It’s always better to kill two birds with one stone rather than one bird with one stone. Otherwise, we’d have the expression: "It’s like killing one bird with one stone." Right?
Okay, so there’s a point here. For the second year in a row, the Yanks drafted Pat Venditte. Who is he? He is an ambidextrous pitcher. The Yanks nabbed him in the 20th round. There is much to be learned about my new favorite player from his surprisingly lengthy Wikipedia entry (one that in time will be bloated with even more information. Who knows? Perhaps I will become Venditte’s Boswell, as my obsession grows to stalker levels.) Check out the early years of our hero:
One of four children of Pat Sr. and Janet Venditte, Pat Jr. was born on June 30, 1985 in Omaha, Nebraska (Tooley & Shields 2007, p. 25).
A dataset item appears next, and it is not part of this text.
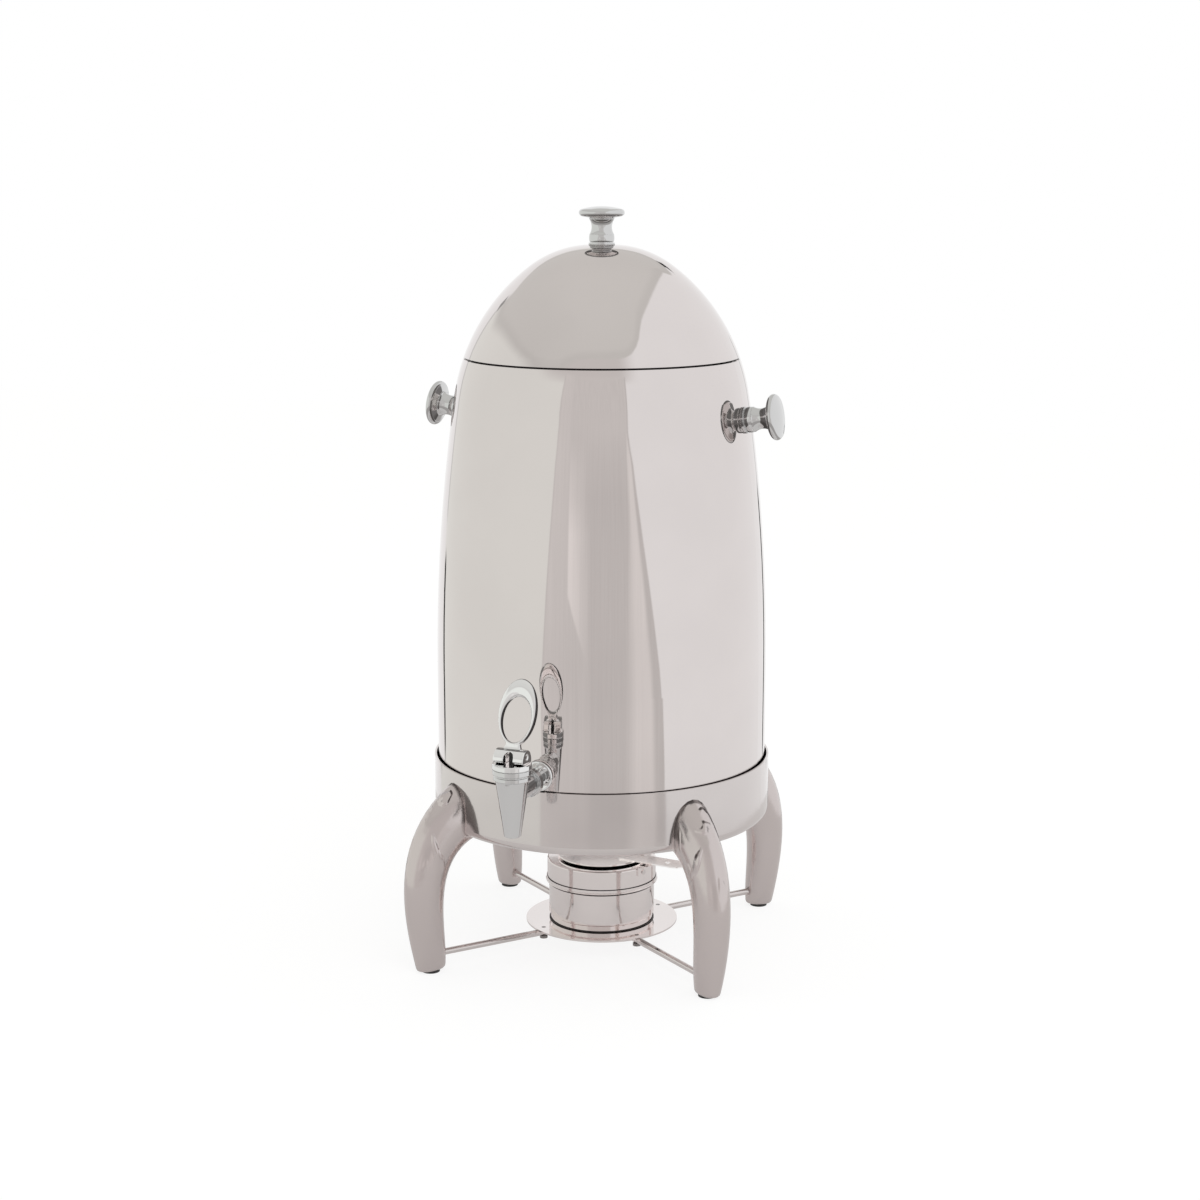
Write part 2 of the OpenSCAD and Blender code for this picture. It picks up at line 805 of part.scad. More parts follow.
module inner_seal() {
    color(SEAL) intersection() {
        cylinder(r = barrel_r - wall_t, h = belly_z, $fn = fine);
        translate([0, 0, shank_z]) difference() {
            spoke(nut_r - 1, wall_y - wall_t - inner_seal_t, wall_y);
            spoke(shank_r + touch, wall_y - 10, wall_y + 1);
        }
    }
}

module lock_nut() {
    nut_y = wall_y - wall_t - inner_seal_t;
    color(CHROME) translate([0, 0, shank_z]) difference() {
        translate([0, -nut_y + nut_h, 0]) rotate([90, 0, 0]) cylinder(r = nut_r, h = nut_h, $fn = 6);
        spoke(shank_r + fit, nut_y - nut_h - 1, nut_y + 1);
    }
}

// Half section of the faucet's body, without its bores
module body_area() {
    polygon([
        [0, spout_z], [spout_r - 0.6, spout_z], [spout_r, spout_z + 0.6], [body_r, collar_z],
        [body_r + 1.6, collar_z + 1.2], [body_r + 1.6, collar_z + 4], [body_r + 1, collar_z + 4.6],
        [body_r + 1, collar_z + 5.4], [body_r + 2.4, collar_z + 6.2], [body_r + 2.4, body_top], [0, body_top]
    ]);
}

module faucet_body() {
    boss_r = shank_r + 2;
    collar_w = 10;
    color(CHROME) difference() {
        union() {
            translate([0, -spout_y, 0]) turned() body_area();
            translate([0, 0, shank_z]) spoke(boss_r, body_back, spout_y);
            translate([0, 0, shank_z]) spoke(boss_r + 1.2, body_back + 1, body_back + collar_w);
            translate([0, 0, shank_z]) spoke(boss_r + 2.4, body_back + 2.5, body_back + collar_w - 1.5);
        }
        translate([0, -spout_y, spout_z - 1]) cylinder(r = water_r, h = body_top - spout_z, $fn = small);
        translate([0, -spout_y, valve_z]) cylinder(r = chamber_r, h = body_top, $fn = small);
        translate([0, 0, shank_z]) spoke(shank_r + fit, body_back - 1, body_back + socket_in);
        translate([0, 0, shank_z]) spoke(water_r, body_back, spout_y);
    }
}

module bonnet() {
    edge = 0.8;
    color(CHROME) translate([0, -spout_y, 0]) difference() {
        turned() {
            polygon([
                [0, body_top], [bonnet_r - edge, body_top], [bonnet_r, body_top + edge],
                [bonnet_r, bonnet_z - edge], [bonnet_r - edge, bonnet_z], [0, bonnet_z]
            ]);
            translate([0, body_top - plug_h]) square([chamber_r - fit, plug_h]);
        }
        translate([0, 0, body_top - plug_h - 1]) cylinder(r = stem_bore_r, h = bonnet_z, $fn = small);
        translate([0, 0, body_top - 5]) difference() {
            cylinder(r = chamber_r + 1, h = 2, $fn = small);
            translate([0, 0, -1]) cylinder(r = chamber_r - 1.5, h = 4, $fn = small);
        }
    }
}

module bonnet_seal() {
    color(SEAL) translate([0, -spout_y, body_top - 4]) turned()
        translate([chamber_r - 0.8, 0]) circle(0.7, $fn = small);
}

module closing_spring() {
    low = spring_bottom + wire_r + touch;
    high = spring_top - wire_r - touch;
    steps = spring_turns * spring_steps;
    color(STEEL) translate([0, -spout_y, 0]) skin([for (j = [0 : steps]) let(
            a = 360 * j / spring_steps,
            z = low + (high - low) * j / steps
        ) [for (i = [0 : spring_sides - 1]) let(b = -360 * i / spring_sides, r = spring_r + wire_r * cos(b))
            [r * cos(a), r * sin(a), z + wire_r * sin(b)]]]);
}

module valve_stem() {
    foot = valve_z + cup_seal_h;
    color(CHROME) translate([0, -spout_y, 0]) difference() {
        union() {
            translate([0, 0, foot - 4]) cylinder(r = stem_r, h = stem_top - foot + 4, $fn = small);
            translate([0, 0, foot]) cylinder(r = stem_collar_r, h = stem_collar_h, $fn = small);
        }
        for (side = [0, 180])
            rotate([0, 0, side]) translate([eye_t / 2, -stem_r - 1, bonnet_z + valve_lift + 1])
                cube([stem_r, 2 * stem_r + 2, past]);
        translate([-stem_r - 1, 0, pin_z]) rotate([0, 90, 0])
            cylinder(r = pin_r + fit, h = 2 * stem_r + 2, $fn = small);
    }
}

// Silicone cup that closes on the valve seat
module seat_cup() {
    color(SEAL) translate([0, -spout_y, valve_z]) difference() {
        cylinder(r1 = water_r + 1.2, r2 = cup_seal_r, h = cup_seal_h, $fn = small);
        translate([0, 0, cup_seal_h - 4]) cylinder(r = stem_r, h = 5, $fn = small);
    }
}

// Heel of the lever: its distance from the pin grows evenly with the tilt, so its flank is an involute
function heel_point(a) = let(h = heel_r + lift_rate * a * PI / 180)
    [-h * sin(a) - lift_rate * cos(a), -h * cos(a) + lift_rate * sin(a)];

// Side of the hub: a round back, a flat sole on the bonnet and the involute heel in front
module lever_side() {
    last = heel_point(lever_tilt);
    far = 3 * hub_r;
    intersection() {
        translate([0, -hub_drop]) circle(hub_r, $fn = small);
        polygon(concat([[far, far], [far, -heel_r]], [for (i = [0 : 9]) heel_point(lever_tilt * i / 9)],
            [last + far * [-cos(lever_tilt), sin(lever_tilt)], [-far, far]]));
    }
}

// One ring of the lever's loop, an ellipse between the outer and the inner outline, from the pin
function loop_ring(a) = let(
        outer = [loop_w * sin(a), loop_bottom + loop_h + loop_h * cos(a)],
        inner = [loop_eye.x * sin(a), loop_bottom + loop_foot + loop_eye.y + loop_eye.y * cos(a)],
        centre = (outer + inner) / 2,
        half = (outer - inner) / 2
    ) [for (i = [0 : loop_sides - 1]) let(b = 360 * i / loop_sides, p = centre + cos(b) * half)
        [p.x, loop_t * sin(b), p.y]];

// Web between hub and loop, narrower toward the loop
module lever_neck() {
    top = loop_bottom + 0.7 * loop_foot;
    rotate([90, 0, 0]) translate([0, 0, -0.8 * loop_t]) linear_extrude(1.6 * loop_t)
        polygon([[-hub_r, 0], [hub_r, 0], [0.6 * hub_r, top], [-0.6 * hub_r, top]]);
}

module lever() {
    color(CHROME) translate([0, -spout_y, pin_z]) difference() {
        union() {
            rotate([-loop_lean, 0, 0]) {
                skin([for (j = [0 : loop_steps - 1]) loop_ring(360 * j / loop_steps)], closed = true);
                lever_neck();
            }
            translate([-hub_w / 2, 0, 0]) rotate([90, 0, 90]) linear_extrude(hub_w) lever_side();
        }
        translate([-slot_w / 2, -past, -past]) cube([slot_w, 2 * past, past + 0.3]);
        translate([0, past, 0.3]) rotate([90, 0, 0]) cylinder(r = slot_w / 2, h = 2 * past, $fn = small);
        translate([-hub_w, 0, 0]) rotate([0, 90, 0]) cylinder(r = pin_r + 0.02, h = 2 * hub_w, $fn = small);
        for (side = [0, 180])
            rotate([0, 0, side]) translate([hub_w / 2 - pin_seat_in, 0, 0]) rotate([0, 90, 0])
                cylinder(r = pin_seat_r, h = past, $fn = small);
    }
}

module lever_pin() {
    pin_w = hub_w - pin_seat_in;
    color(CHROME) translate([-pin_w / 2, -spout_y, pin_z]) rotate([0, 90, 0])
        cylinder(r = pin_r, h = pin_w, $fn = small);
}

// ---- Lid ----

module lid_shell() {
    color(STEEL) difference() {
        turned() difference() {
            profile_area(0, lid_z, apex_z + 1);
            profile_area(lid_t, lid_z - 1, apex_z + 1);
        }
        translate([0, 0, apex_z - 10]) cylinder(r = knob_screw_r + touch, h = 20, $fn = small);
    }
}

// Ring inside the lid: a skirt that enters the mouth, a seat on the ledge and a riser to the shell
module lid_collar() {
    color(STEEL) turned() {
        translate([skirt_r - lid_t, rim_z - skirt_h]) square([lid_t, skirt_h + lid_t]);
        translate([skirt_r - lid_t, rim_z]) square([lid_seat_w, lid_t]);
        intersection() {
            profile_area(lid_t + fit, rim_z, apex_z);
            translate([lid_seat_r - lid_t, rim_z]) square([lid_t, past]);
        }
    }
}

module lid_knob() {
    color(CHROME) difference() {
        translate([0, 0, apex_z]) knob();
        outer_form();
    }
}

module knob_washer() {
    color(STEEL) translate([0, 0, apex_z]) fastener_washer(lid_t);
}

module knob_screw() {
    color(STEEL) translate([0, 0, apex_z]) knob_fastener(lid_t);
}

base_ring();
leg_front_left();
leg_front_right();
leg_back_right();
leg_back_left();
foot_pads();
leg_screws();
rod_front_left();
rod_front_right();
rod_back_right();
rod_back_left();
rod_screws();
burner_plate();
fuel_cup();
fuel_cover();
damper_bracket();
bracket_rivet();
damper_plate();
damper_handle();
damper_pivot();
vessel_wall();
vessel_bottom();
vessel_rim();
handle_left();
handle_right();
handle_washers();
handle_screws();
faucet_shank();
outer_seal();
inner_seal();
lock_nut();
faucet_body();
bonnet();
bonnet_seal();
closing_spring();
valve_stem();
seat_cup();
lever();
lever_pin();
lid_shell();
lid_collar();
lid_knob();
knob_washer();
knob_screw();
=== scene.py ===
"""Looks of the coffee urn: studio, camera, metal finishes and the small details the frame doesn't carry.

Everything is in metres, in the frame's own axes: +Z up, the faucet towards -Y.
"""
import json
import math

import bpy
import numpy as np
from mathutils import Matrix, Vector


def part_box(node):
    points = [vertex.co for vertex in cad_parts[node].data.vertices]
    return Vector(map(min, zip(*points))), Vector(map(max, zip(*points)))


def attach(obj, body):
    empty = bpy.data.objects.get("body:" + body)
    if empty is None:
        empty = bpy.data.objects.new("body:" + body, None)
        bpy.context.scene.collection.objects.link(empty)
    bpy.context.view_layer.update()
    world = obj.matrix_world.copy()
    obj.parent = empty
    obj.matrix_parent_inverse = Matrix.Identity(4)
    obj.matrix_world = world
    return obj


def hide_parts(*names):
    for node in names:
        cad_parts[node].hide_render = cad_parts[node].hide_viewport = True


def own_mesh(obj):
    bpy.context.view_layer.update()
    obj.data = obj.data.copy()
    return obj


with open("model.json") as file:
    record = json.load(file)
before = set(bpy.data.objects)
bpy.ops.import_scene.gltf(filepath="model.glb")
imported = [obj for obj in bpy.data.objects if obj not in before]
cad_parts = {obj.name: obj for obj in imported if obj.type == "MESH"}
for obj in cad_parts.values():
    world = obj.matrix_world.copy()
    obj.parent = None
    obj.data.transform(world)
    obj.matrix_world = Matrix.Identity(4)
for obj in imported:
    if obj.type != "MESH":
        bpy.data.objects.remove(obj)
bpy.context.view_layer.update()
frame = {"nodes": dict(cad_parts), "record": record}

# ---- Camera: where the photographer stood, fitted to the urn's seams, ring and feet in the photo ----

CAMERA_AZIMUTH = math.radians(21)
CAMERA_DISTANCE = 2.0274
CAMERA_HEIGHT = 0.7201
CAMERA_PITCH = math.radians(11.17)
CAMERA_YAW = 0.00075
CAMERA_LENS = 68.39
SENSOR = 36.0
FARTHEST_SEEN = 50

TO_CAMERA = Vector((math.sin(CAMERA_AZIMUTH), -math.cos(CAMERA_AZIMUTH), 0))
TO_RIGHT = Vector((math.cos(CAMERA_AZIMUTH), math.sin(CAMERA_AZIMUTH), 0))


def make_camera():
    data = bpy.data.cameras.new("camera")
    data.sensor_width = SENSOR
    data.lens = CAMERA_LENS
    data.clip_end = FARTHEST_SEEN
    camera = bpy.data.objects.new("camera", data)
    bpy.context.collection.objects.link(camera)
    camera.location = TO_CAMERA * CAMERA_DISTANCE + Vector((0, 0, CAMERA_HEIGHT))
    camera.rotation_euler = (math.pi / 2 - CAMERA_PITCH, 0, CAMERA_AZIMUTH + CAMERA_YAW)
    bpy.context.scene.camera = camera


# ---- Node helpers ----

# Most of a noise texture lies between these
NOISE_LOW = 0.3
NOISE_HIGH = 0.7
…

Pat Sr. noticed his son’s ambidexterity when Pat Jr. was three years old, and encouraged vigorous ambidextrous athletic training throughout Pat Jr.’s childhood. Toward this end, the Venditte backyard included astroturf, a batting cage, a radar gun, and a pitching machine (Nicholl 2007). In addition to training both arms from a young age, Pat Jr. practiced punting footballs with both legs in order to establish the leg motion needed when pitching with each arm (Tooley & Shields 2007, p. 25).
Pat Sr.: Dedicated father? Or a little touched? Or both?
It would be something to watch Venditte one day in a Yanks uniform,
switching gloves from lefty to righty and back again. using his custom-made glove, switching from the left to the right. (Just read the Wikipedia entry in full). Let’s hope he makes it the Show.